Numerical study on the influence of coolant temperature, pressure, and thermal barrier coating thickness on heat transfer in high-pressure blades

• Published in: International journal of heat and mass transfer Vol. 189; p. 122715
• Main Authors: Vo, Duy-Tan, Mai, Thanh Dam, Kim, Byungwook, Ryu, Jaiyoung
• Format: Journal Article
• Language: English
• Published: Oxford Elsevier Ltd 15.06.2022; Elsevier BV
• Subjects: Actual high-pressure blade; CFD; Compressibility effects; Conjugate heat transfer; Coolants; Cooling; Cooling rate; Film cooling; Gas pressure; Gas turbine; Heat transfer; Heat transfer coefficients; Mathematical analysis; Overheating; Poly-hexcore mesh; Pressure ratio; Temperature; Temperature ratio; Thermal barrier coating; Thermal barrier coatings; Thermal stress; Thickness; Topology; Turbine blades; CFD; Conjugate heat transfer; Gas turbine; Poly-hexcore mesh; Actual high-pressure blade; Thermal barrier coating
• ISSN: 0017-9310; 1879-2189
• DOI: 10.1016/j.ijheatmasstransfer.2022.122715

•Influence of various factors on the actual gas turbine blade was investigated.•High thermal stress is at platform, leading edge, and leading and trailing tip.•Low-pressure leads to lack of supplying coolant for trailing passage, while at high-pressure, film cooling lift-off at leading tip reduces cooling performance.•Nonlinear compressible air effects make higher-temperature coolants less effective.•Thermal barrier coating efficiently reduces heat transfer to the blade surface.
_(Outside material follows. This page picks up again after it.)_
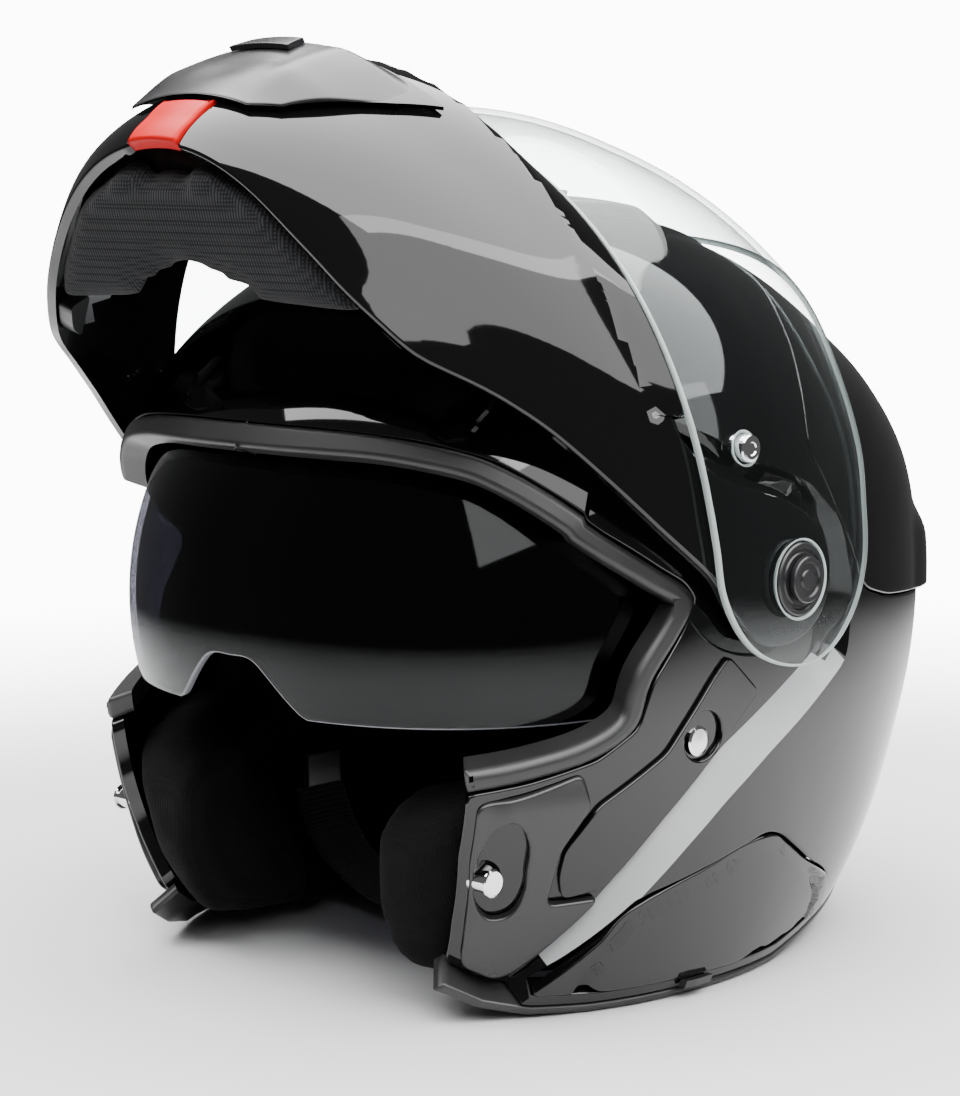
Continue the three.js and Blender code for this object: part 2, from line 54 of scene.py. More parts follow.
MM = 0.001
JOINTS = {joint["name"]: joint for joint in frame["record"]["behaviour"]["joints"]}
PIVOT = Vector(JOINTS["chin_bar_lift"]["pos_m"])
RAISED = math.radians(JOINTS["chin_bar_lift"]["range_deg"][1])
CENTRE = math.pi / 2              # chart radius of the centre plane
FAR = 320.0

# ---------------------------------------------------------------- skins


class Skin:
    """A superellipsoid: half width at the pivot, exponent, and radius for each direction."""

    def __init__(self, width, power, radii, centre=(0.0, 0.0)):
        self.width = width
        self.power = power
        self.centre = np.array(centre)
        angles = np.array([a for a, _ in radii], float)
        values = np.array([r for _, r in radii], float)
        self.angles = np.concatenate([angles[-2:] - 360, angles, angles[:3] + 360])
        self.values = np.concatenate([values[-2:], values, values[:3]])

    def radius(self, psi):
        turn = np.degrees(psi) % 360
        i = np.clip(np.searchsorted(self.angles, turn, side="right") - 1, 1, len(self.angles) - 3)
        a, r = self.angles, self.values
        span = a[i + 1] - a[i]
        t = (turn - a[i]) / span
        m1 = (r[i + 1] - r[i - 1]) / (a[i + 1] - a[i - 1]) * span
        m2 = (r[i + 2] - r[i]) / (a[i + 2] - a[i]) * span
        return ((2 * t**3 - 3 * t**2 + 1) * r[i] + (t**3 - 2 * t**2 + t) * m1
                + (3 * t**2 - 2 * t**3) * r[i + 1] + (t**3 - t**2) * m2)

    def place(self, chart, offset=0.0):
        """(x, f, z) of chart points on the skin moved outwards by offset."""
        alpha = np.hypot(chart[:, 0], chart[:, 1])
        psi = np.arctan2(chart[:, 1], chart[:, 0])
        c = np.clip(np.cos(alpha), 0, None)
        s = np.sin(alpha)
        k = (c**self.power + s**self.power) ** (-1 / self.power)
        r = (self.radius(psi) + offset) * k * s
        x = (self.width + offset) * k * c
        return np.stack([x, r * np.cos(psi) + self.centre[0], r * np.sin(psi) + self.centre[1]], 1)

    def chart(self, side):
        """Chart points of side-view places; those beyond the silhouette go to the centre plane."""
        local = np.asarray(side, float) - self.centre
        psi = np.arctan2(local[:, 1], local[:, 0])
        q = np.minimum(np.hypot(local[:, 0], local[:, 1]) / self.radius(psi), 1.0)
        alpha = np.arctan2(q, (1 - q**self.power) ** (1 / self.power))
        return np.stack([alpha * np.cos(psi), alpha * np.sin(psi)], 1)

    def front_chart(self, front, up=False):
        """Chart points of (x, z) places seen from the front, or of (x, f) seen from above."""
        x, level = np.asarray(front, float).T
        level = level - self.centre[0 if up else 1]
        q = (1 - np.minimum(np.abs(x) / self.width, 1) ** self.power) ** (1 / self.power)
        psi = np.full(len(x), math.pi / 2 if up else 0.0)
        for _ in range(60):
            r = self.radius(psi) * q
            across = np.sqrt(np.maximum(r**2 - level**2, 0))
            psi = np.arctan2(across, level) if up else np.arctan2(level, across)
        alpha = np.arctan2(q, (1 - q**self.power) ** (1 / self.power))
        return np.stack([alpha * np.cos(psi), alpha * np.sin(psi)], 1)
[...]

Several studies have focused on investigating the heat transfer in blades; however, these studies have primarily adopted numerical approaches, and the heat transfer in an actual turbine blade remains unclear thus far, owing to the complex topology of the blade. To address this gap in literature, this study investigates the influences of the thermal barrier coating (TBC) thickness and coolant on the mainstream hot gas pressure ratio (pc/pt) and temperature ratio (Tc/Tg) in blade film cooling, respectively, by simulating the conjugate heat transfer (CHT) in the first-stage cooling blade of an W501F engine. A complete blade design is used to obtain a realistic heat transfer profile. The results demonstrate equivalent high-thermal-stress regions between the simulation and industrial patterns. The leading tip (LT), trailing tip (TT), platform, and leading edge (LE) regions have higher thermal stresses than the other regions. Coolants with higher temperature are less effective in cooling the blade due to the nonlinear effects of compressible air. Although the coolant reduces the temperature across the blade with similar efficacy, the temperature variation is still significant; a decrease of 100 K in the coolant temperature results in a reduction of 58 K in the average blade temperature. At a fixed coolant temperature and standard pressure ratio pc/pt (approximately 1.07), the coolant film uniformly envelopes the entire LT surface. However, for the same blade design, the trailing passage lacks a coolant film at this pressure ratio. As the pressure ratio exceeds 1.50, the coolant flows to all regions in the trailing passage cooling the TT at an enhanced rate. However, as the ratio continues to increase, liftoff jet occurs and reduces the cooling performance at the LT, resulting in overheating in this region. The application of a 0.8 mm-thick TBC layer on the blade surface reduces the heat transfer coefficient by 35%, thus decreasing the heat transfer.